Pada suatu malam di bulan September, saya berdiri di beranda bersama dua anggota gereja saya. "Saya kira saya punya masalah kecanduan alkohol," kata-kata saya meluncur begitu saja dari mulut saya. John memandang saya, menganggukkan kepala dan berkata, “Apa yang akan kamu lakukan?”
“Saya tidak tahu,” kata saya. John bertanya apakah saya akan mengakui hal itu pada Amber. “Saya tidak tahu,” kata saya lagi. “Apa yang akan kamu lakukan?”
John meraih telepon saya. “Kami akan berjalan bersamamu, akan menopangmu sampai kamu dapat berjalan kembali. Kami akan membantumu bertanggung jawab dan berdoa bersamamu. Tapi sekarang kamu perlu menelpon istrimu.” Ia menekan tombol telepon dan menyerahkannya kepada saya. “Kamu akan baik-baik saja,” katanya.

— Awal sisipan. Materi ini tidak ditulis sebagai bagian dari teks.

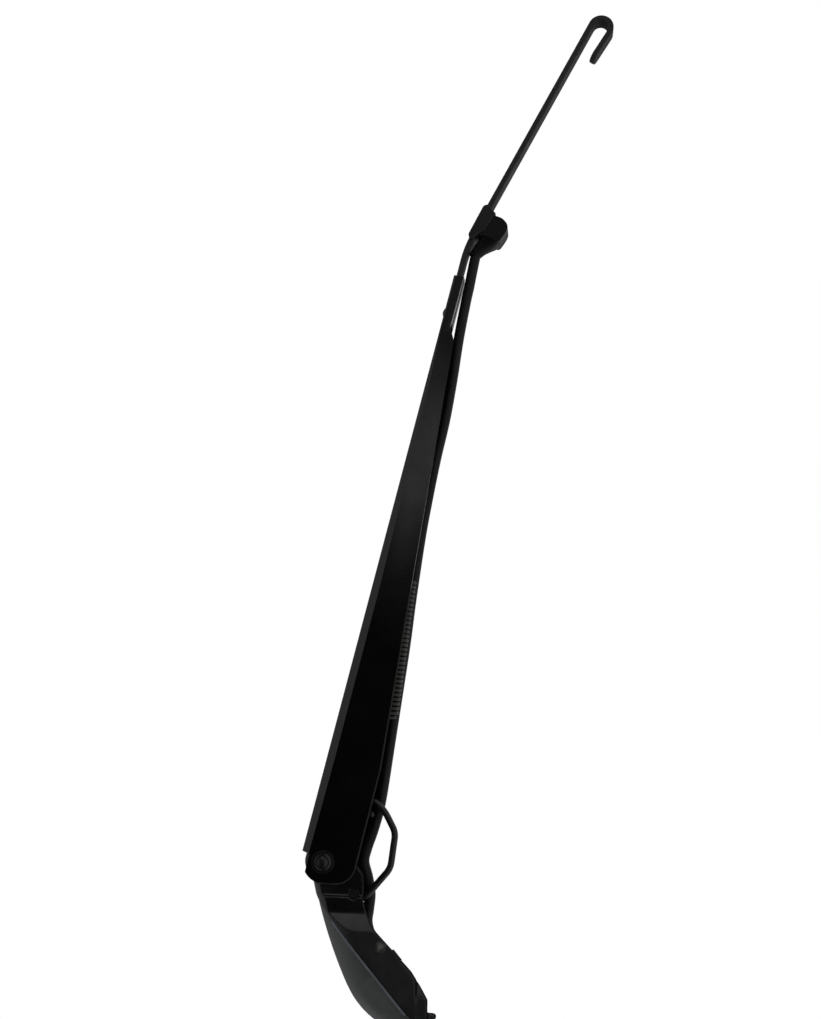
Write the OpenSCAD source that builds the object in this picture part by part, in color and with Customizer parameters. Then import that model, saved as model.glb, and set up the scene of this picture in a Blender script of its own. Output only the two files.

Sudah satu setengah tahun berlalu sejak saya membuat pengakuan yang sangat penting itu. John dan beberapa saudara yang lain sering berkumpul di dekat saya. Kami berdoa bersama, bersekutu dan mengucap syukur bersama. Mereka mendengarkan pengakuan demi pengakuan tentang ketagihan saya yang tak ada habisnya pada alkohol, tentang kegelapan hati saya. Mereka mengajukan pertanyaan-pertanyaan yang sulit bagi saya, dan melalui proses itu saya mengalami kuasa Roh Kudus yang menarik saya dari bayang-bayang penderitaan kepada pengharapan. Karena mereka, saya mengerti kebenaran yang disampaikan Paulus kepada jemaat Efesus dan juga hikmat dari Yakobus.
Ya, hidup akan melakukan apa yang akan dilakukan kehidupan. Tetapi, kebalikannya juga benar: Komunitas Kristen yang baik akan melakukan apa yang seharusnya dilakukan komunitas Kristen yang baik. Dan jika Anda menerapkannya, hal itu akan membuat perbedaan yang nyata.